__Given problem__
Extract the lines between the ones holding "Turn this picture" and "RING_R = 0.0015", inclusive, exactly as written and nothing more.

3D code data

_ _ _ _ _ _ _

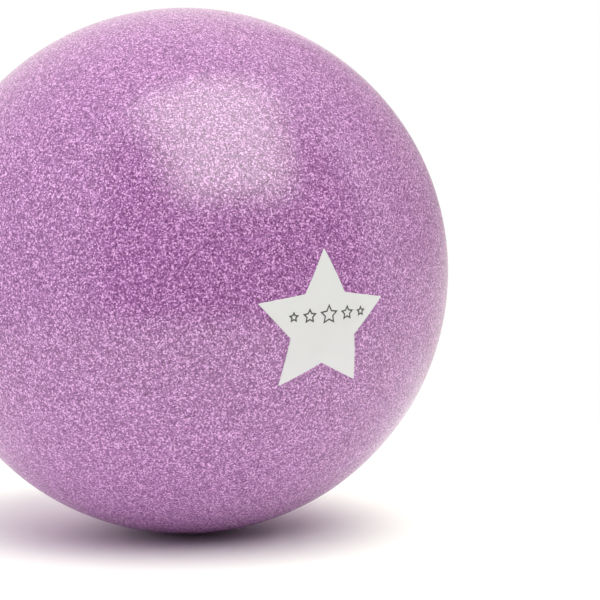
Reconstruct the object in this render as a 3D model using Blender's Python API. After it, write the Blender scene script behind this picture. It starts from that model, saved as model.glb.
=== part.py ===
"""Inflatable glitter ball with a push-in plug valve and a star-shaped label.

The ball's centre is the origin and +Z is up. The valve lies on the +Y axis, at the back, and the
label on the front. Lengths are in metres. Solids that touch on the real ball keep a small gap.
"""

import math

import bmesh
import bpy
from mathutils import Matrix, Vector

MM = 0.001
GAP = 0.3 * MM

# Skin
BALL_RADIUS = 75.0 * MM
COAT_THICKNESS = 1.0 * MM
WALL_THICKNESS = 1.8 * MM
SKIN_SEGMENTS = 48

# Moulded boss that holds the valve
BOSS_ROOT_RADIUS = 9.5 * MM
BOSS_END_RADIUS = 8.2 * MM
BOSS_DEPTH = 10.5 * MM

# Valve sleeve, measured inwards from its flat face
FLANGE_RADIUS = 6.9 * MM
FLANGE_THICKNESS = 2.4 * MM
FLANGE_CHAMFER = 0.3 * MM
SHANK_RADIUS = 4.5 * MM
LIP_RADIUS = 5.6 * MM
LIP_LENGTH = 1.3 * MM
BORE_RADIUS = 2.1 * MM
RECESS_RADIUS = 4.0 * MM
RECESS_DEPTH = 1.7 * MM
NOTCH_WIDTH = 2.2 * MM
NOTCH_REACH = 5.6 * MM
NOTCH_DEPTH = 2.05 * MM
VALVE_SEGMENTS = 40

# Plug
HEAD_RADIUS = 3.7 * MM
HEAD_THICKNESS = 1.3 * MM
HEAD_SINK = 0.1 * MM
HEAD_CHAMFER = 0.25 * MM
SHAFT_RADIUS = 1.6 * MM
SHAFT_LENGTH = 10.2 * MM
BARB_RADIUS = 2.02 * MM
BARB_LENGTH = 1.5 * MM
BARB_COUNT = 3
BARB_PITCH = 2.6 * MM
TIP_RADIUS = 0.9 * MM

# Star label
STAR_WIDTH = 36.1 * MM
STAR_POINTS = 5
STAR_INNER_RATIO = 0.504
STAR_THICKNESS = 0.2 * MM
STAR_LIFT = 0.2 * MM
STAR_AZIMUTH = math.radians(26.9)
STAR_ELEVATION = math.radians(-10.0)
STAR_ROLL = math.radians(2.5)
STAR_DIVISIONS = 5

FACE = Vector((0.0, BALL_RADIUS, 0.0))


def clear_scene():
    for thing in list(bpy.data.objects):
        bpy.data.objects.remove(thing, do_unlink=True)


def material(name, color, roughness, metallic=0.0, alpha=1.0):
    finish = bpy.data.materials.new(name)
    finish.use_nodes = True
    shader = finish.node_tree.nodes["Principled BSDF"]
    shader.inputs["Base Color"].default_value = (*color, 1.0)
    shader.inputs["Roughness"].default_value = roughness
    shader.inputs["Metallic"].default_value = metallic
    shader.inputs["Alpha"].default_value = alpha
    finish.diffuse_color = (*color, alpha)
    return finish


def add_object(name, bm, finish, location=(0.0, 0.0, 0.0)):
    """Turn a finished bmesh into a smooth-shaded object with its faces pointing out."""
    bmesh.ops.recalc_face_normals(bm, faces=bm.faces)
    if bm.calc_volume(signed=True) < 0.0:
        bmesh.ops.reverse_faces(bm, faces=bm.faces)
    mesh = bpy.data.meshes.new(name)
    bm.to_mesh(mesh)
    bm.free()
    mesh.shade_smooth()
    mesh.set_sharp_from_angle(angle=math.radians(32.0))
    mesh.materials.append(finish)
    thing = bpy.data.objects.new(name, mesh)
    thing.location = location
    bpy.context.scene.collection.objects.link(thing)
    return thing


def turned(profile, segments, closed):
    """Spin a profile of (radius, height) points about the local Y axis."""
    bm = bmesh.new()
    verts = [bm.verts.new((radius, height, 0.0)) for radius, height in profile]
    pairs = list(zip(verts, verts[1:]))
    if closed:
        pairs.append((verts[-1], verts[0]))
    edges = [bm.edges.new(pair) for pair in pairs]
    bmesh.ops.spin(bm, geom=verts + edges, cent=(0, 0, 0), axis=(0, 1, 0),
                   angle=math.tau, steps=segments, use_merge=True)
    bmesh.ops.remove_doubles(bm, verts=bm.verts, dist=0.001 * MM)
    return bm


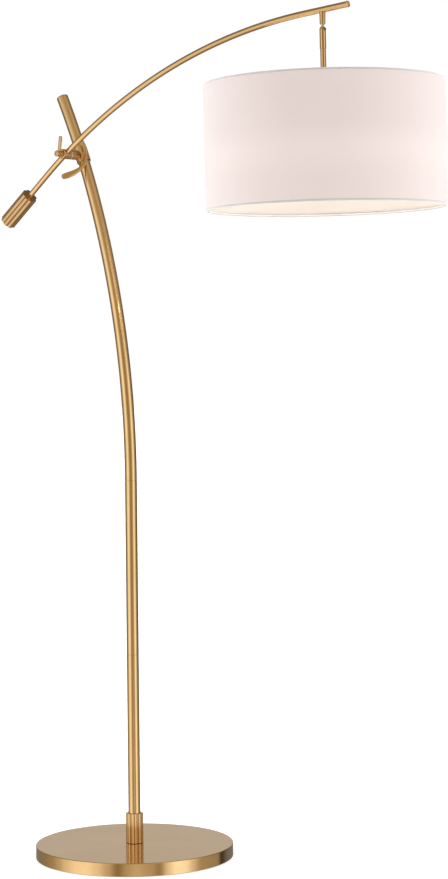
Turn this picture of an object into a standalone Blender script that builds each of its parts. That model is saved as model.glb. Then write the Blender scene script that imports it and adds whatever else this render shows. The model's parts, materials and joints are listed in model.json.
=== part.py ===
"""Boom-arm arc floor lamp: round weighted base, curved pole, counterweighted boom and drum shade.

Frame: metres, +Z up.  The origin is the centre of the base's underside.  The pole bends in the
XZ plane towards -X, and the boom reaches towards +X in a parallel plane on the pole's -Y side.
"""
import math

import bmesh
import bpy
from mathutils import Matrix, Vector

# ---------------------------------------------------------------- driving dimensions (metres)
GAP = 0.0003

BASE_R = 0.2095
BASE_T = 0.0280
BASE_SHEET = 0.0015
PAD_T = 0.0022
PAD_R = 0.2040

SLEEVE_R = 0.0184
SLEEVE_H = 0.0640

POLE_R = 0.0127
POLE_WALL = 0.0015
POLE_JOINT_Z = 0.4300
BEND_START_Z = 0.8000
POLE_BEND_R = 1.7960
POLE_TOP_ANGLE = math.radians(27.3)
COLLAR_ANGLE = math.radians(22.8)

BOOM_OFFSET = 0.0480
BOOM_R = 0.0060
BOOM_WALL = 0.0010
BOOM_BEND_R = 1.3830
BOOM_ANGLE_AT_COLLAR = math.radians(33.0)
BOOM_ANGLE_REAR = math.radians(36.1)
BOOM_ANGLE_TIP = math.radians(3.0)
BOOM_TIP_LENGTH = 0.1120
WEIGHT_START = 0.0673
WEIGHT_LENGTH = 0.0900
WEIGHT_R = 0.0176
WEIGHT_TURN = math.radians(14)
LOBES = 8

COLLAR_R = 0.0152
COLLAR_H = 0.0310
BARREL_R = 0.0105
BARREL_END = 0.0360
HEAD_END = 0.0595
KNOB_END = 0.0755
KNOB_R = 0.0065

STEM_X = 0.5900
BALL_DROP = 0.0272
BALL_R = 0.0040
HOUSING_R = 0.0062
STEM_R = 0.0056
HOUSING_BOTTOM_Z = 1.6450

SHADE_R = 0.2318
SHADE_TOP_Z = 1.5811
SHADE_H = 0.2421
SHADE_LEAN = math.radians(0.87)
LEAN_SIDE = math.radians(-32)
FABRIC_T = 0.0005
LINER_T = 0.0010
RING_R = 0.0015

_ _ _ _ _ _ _

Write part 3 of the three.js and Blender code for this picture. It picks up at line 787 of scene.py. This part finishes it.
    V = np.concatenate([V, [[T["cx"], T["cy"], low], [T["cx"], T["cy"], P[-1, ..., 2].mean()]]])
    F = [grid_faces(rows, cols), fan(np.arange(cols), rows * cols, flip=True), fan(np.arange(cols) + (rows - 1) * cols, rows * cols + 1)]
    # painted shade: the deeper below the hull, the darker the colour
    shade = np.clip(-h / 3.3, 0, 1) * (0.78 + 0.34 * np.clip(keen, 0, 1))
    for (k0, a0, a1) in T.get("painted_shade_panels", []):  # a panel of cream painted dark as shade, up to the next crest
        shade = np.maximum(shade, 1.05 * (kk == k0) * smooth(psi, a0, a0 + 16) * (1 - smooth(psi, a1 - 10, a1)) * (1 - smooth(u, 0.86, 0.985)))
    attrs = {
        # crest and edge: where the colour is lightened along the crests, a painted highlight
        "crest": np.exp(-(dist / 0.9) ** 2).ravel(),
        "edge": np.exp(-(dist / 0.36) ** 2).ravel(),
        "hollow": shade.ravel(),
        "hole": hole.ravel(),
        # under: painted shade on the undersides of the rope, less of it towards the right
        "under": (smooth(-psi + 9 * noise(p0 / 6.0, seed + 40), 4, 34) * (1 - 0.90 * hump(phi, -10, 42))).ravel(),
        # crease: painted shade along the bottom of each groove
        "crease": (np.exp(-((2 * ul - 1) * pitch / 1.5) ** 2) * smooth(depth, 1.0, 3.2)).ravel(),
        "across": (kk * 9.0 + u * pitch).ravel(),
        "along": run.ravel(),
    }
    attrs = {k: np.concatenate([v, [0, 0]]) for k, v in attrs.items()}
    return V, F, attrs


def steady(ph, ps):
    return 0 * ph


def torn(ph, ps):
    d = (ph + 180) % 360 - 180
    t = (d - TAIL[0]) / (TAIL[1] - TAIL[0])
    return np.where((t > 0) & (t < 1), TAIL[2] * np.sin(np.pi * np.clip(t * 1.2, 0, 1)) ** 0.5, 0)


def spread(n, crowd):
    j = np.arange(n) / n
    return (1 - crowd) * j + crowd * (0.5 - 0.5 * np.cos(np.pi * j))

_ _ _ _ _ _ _

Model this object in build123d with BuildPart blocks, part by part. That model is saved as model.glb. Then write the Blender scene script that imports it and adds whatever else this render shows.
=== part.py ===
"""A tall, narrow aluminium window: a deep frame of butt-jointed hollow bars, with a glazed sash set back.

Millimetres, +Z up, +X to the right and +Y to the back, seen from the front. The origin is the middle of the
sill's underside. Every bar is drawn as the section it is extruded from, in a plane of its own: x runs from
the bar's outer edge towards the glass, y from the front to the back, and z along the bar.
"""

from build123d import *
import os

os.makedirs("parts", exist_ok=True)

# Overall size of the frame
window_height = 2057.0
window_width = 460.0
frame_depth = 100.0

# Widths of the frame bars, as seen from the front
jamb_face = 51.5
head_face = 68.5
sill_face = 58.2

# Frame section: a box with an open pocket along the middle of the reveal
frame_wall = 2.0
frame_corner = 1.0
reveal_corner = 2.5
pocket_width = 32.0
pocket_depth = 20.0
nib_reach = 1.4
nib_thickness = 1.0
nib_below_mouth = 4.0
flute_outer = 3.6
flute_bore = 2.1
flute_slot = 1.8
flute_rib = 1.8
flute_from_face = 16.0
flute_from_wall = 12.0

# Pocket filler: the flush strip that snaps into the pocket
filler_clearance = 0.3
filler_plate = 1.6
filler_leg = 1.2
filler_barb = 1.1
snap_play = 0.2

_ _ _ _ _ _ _

__Answer__
Turn this picture of an object into a standalone Blender script that builds each of its parts. That model is saved as model.glb. Then write the Blender scene script that imports it and adds whatever else this render shows. The model's parts, materials and joints are listed in model.json.
=== part.py ===
"""Boom-arm arc floor lamp: round weighted base, curved pole, counterweighted boom and drum shade.

Frame: metres, +Z up.  The origin is the centre of the base's underside.  The pole bends in the
XZ plane towards -X, and the boom reaches towards +X in a parallel plane on the pole's -Y side.
"""
import math

import bmesh
import bpy
from mathutils import Matrix, Vector

# ---------------------------------------------------------------- driving dimensions (metres)
GAP = 0.0003

BASE_R = 0.2095
BASE_T = 0.0280
BASE_SHEET = 0.0015
PAD_T = 0.0022
PAD_R = 0.2040

SLEEVE_R = 0.0184
SLEEVE_H = 0.0640

POLE_R = 0.0127
POLE_WALL = 0.0015
POLE_JOINT_Z = 0.4300
BEND_START_Z = 0.8000
POLE_BEND_R = 1.7960
POLE_TOP_ANGLE = math.radians(27.3)
COLLAR_ANGLE = math.radians(22.8)

BOOM_OFFSET = 0.0480
BOOM_R = 0.0060
BOOM_WALL = 0.0010
BOOM_BEND_R = 1.3830
BOOM_ANGLE_AT_COLLAR = math.radians(33.0)
BOOM_ANGLE_REAR = math.radians(36.1)
BOOM_ANGLE_TIP = math.radians(3.0)
BOOM_TIP_LENGTH = 0.1120
WEIGHT_START = 0.0673
WEIGHT_LENGTH = 0.0900
WEIGHT_R = 0.0176
WEIGHT_TURN = math.radians(14)
LOBES = 8

COLLAR_R = 0.0152
COLLAR_H = 0.0310
BARREL_R = 0.0105
BARREL_END = 0.0360
HEAD_END = 0.0595
KNOB_END = 0.0755
KNOB_R = 0.0065

STEM_X = 0.5900
BALL_DROP = 0.0272
BALL_R = 0.0040
HOUSING_R = 0.0062
STEM_R = 0.0056
HOUSING_BOTTOM_Z = 1.6450

SHADE_R = 0.2318
SHADE_TOP_Z = 1.5811
SHADE_H = 0.2421
SHADE_LEAN = math.radians(0.87)
LEAN_SIDE = math.radians(-32)
FABRIC_T = 0.0005
LINER_T = 0.0010
RING_R = 0.0015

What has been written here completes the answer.